■ **Extracted entries**
════════
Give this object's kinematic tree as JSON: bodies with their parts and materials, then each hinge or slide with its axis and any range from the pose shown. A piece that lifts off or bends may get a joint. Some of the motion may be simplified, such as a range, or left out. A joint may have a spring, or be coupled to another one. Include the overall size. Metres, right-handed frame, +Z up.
════════
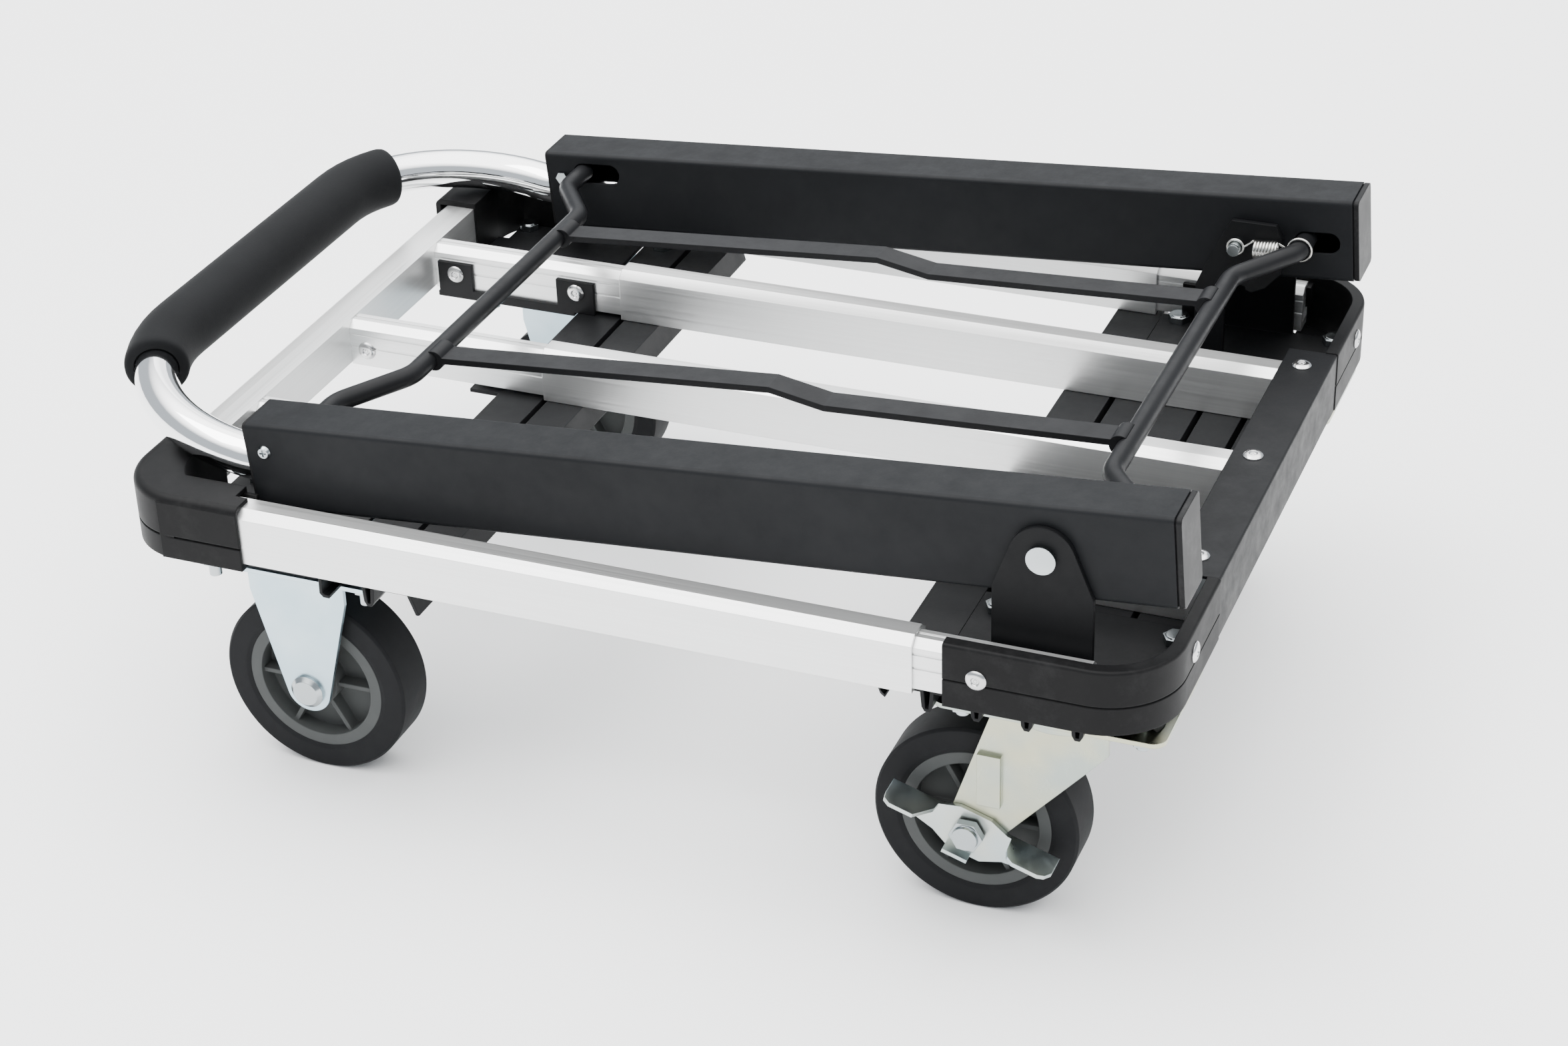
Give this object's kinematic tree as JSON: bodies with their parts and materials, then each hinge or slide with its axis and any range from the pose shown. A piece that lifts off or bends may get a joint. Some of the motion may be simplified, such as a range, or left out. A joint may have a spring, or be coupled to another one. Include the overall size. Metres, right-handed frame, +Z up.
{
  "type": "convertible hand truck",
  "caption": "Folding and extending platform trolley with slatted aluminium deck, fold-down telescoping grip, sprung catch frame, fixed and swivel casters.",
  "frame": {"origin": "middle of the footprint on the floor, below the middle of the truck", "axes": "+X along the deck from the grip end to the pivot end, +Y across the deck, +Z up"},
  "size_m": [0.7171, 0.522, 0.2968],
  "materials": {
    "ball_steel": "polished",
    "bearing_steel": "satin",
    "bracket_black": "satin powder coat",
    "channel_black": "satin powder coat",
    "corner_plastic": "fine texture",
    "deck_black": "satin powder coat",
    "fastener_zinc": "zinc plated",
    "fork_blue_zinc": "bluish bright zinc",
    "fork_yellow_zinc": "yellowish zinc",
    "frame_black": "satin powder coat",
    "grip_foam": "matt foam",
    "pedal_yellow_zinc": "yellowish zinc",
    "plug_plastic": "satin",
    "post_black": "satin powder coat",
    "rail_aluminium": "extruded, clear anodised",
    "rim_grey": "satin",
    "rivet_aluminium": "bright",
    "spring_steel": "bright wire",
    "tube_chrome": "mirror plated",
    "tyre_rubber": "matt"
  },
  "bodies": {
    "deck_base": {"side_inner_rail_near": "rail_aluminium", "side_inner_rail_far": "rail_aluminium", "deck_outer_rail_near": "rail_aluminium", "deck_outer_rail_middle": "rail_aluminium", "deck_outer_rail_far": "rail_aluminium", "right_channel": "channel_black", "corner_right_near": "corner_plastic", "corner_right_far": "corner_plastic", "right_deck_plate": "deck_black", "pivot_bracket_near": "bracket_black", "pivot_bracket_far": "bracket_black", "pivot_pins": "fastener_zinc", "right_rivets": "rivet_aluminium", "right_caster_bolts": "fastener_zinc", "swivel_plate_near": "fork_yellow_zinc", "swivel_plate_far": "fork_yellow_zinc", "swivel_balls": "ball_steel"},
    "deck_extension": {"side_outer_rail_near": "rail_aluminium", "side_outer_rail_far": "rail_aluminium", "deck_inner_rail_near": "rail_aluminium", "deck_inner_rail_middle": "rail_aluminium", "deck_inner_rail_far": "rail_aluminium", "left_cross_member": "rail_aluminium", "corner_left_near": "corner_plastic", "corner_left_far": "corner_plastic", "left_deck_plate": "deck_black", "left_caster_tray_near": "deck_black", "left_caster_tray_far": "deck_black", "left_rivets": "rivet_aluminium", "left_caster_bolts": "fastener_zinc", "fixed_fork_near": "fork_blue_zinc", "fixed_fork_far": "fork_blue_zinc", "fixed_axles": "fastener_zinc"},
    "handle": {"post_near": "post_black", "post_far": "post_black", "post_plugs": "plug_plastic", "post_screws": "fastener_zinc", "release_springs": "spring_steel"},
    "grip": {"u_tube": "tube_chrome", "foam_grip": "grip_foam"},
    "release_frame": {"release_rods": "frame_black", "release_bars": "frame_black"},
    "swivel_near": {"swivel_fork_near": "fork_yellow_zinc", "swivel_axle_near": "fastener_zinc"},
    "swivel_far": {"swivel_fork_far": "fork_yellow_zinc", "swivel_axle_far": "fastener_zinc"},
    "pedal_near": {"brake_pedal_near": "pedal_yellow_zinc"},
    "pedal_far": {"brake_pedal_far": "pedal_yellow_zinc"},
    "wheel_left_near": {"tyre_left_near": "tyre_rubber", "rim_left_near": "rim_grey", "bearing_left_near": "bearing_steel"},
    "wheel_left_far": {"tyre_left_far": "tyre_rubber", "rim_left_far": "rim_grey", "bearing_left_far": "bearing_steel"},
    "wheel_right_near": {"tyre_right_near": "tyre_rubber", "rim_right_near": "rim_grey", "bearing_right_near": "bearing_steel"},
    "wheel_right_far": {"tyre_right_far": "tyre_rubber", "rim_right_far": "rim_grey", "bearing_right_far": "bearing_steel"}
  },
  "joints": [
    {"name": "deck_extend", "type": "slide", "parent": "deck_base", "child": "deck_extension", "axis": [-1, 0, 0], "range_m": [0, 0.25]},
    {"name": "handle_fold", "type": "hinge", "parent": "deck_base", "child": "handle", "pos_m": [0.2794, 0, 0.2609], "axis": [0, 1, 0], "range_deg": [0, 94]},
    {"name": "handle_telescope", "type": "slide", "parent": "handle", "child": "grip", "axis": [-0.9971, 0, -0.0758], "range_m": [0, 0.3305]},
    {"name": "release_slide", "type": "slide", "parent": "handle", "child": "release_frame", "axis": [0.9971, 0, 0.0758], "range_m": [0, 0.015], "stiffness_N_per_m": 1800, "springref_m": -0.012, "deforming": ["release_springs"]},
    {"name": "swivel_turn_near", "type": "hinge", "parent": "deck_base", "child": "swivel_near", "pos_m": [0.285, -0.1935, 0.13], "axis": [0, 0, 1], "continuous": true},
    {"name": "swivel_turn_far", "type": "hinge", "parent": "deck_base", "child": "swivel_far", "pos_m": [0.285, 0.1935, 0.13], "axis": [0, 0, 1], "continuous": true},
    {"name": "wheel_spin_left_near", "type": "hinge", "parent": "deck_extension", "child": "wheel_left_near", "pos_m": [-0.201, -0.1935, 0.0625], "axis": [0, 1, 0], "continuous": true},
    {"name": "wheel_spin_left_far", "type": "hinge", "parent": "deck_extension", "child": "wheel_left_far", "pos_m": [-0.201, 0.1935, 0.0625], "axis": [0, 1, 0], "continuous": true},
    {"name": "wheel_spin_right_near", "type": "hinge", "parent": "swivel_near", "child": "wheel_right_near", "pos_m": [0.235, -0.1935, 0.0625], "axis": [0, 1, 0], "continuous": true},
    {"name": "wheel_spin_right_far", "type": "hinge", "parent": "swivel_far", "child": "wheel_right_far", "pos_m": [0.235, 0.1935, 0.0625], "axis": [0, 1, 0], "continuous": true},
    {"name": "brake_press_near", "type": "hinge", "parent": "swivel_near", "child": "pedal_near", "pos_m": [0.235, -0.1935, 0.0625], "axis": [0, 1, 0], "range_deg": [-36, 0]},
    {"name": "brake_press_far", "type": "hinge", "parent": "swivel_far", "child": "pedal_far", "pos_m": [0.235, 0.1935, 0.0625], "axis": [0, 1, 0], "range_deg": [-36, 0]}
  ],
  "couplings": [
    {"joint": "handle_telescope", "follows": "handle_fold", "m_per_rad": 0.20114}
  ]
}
════════
■ **Written exercise**
Show the lines from the data above that contain the string "slide".

■ **Task output**
Give this object's kinematic tree as JSON: bodies with their parts and materials, then each hinge or slide with its axis and any range from the pose shown. A piece that lifts off or bends may get a joint. Some of the motion may be simplified, such as a range, or left out. A joint may have a spring, or be coupled to another one. Include the overall size. Metres, right-handed frame, +Z up.
Give this object's kinematic tree as JSON: bodies with their parts and materials, then each hinge or slide with its axis and any range from the pose shown. A piece that lifts off or bends may get a joint. Some of the motion may be simplified, such as a range, or left out. A joint may have a spring, or be coupled to another one. Include the overall size. Metres, right-handed frame, +Z up.
    {"name": "deck_extend", "type": "slide", "parent": "deck_base", "child": "deck_extension", "axis": [-1, 0, 0], "range_m": [0, 0.25]},
    {"name": "handle_telescope", "type": "slide", "parent": "handle", "child": "grip", "axis": [-0.9971, 0, -0.0758], "range_m": [0, 0.3305]},
    {"name": "release_slide", "type": "slide", "parent": "handle", "child": "release_frame", "axis": [0.9971, 0, 0.0758], "range_m": [0, 0.015], "stiffness_N_per_m": 1800, "springref_m": -0.012, "deforming": ["release_springs"]},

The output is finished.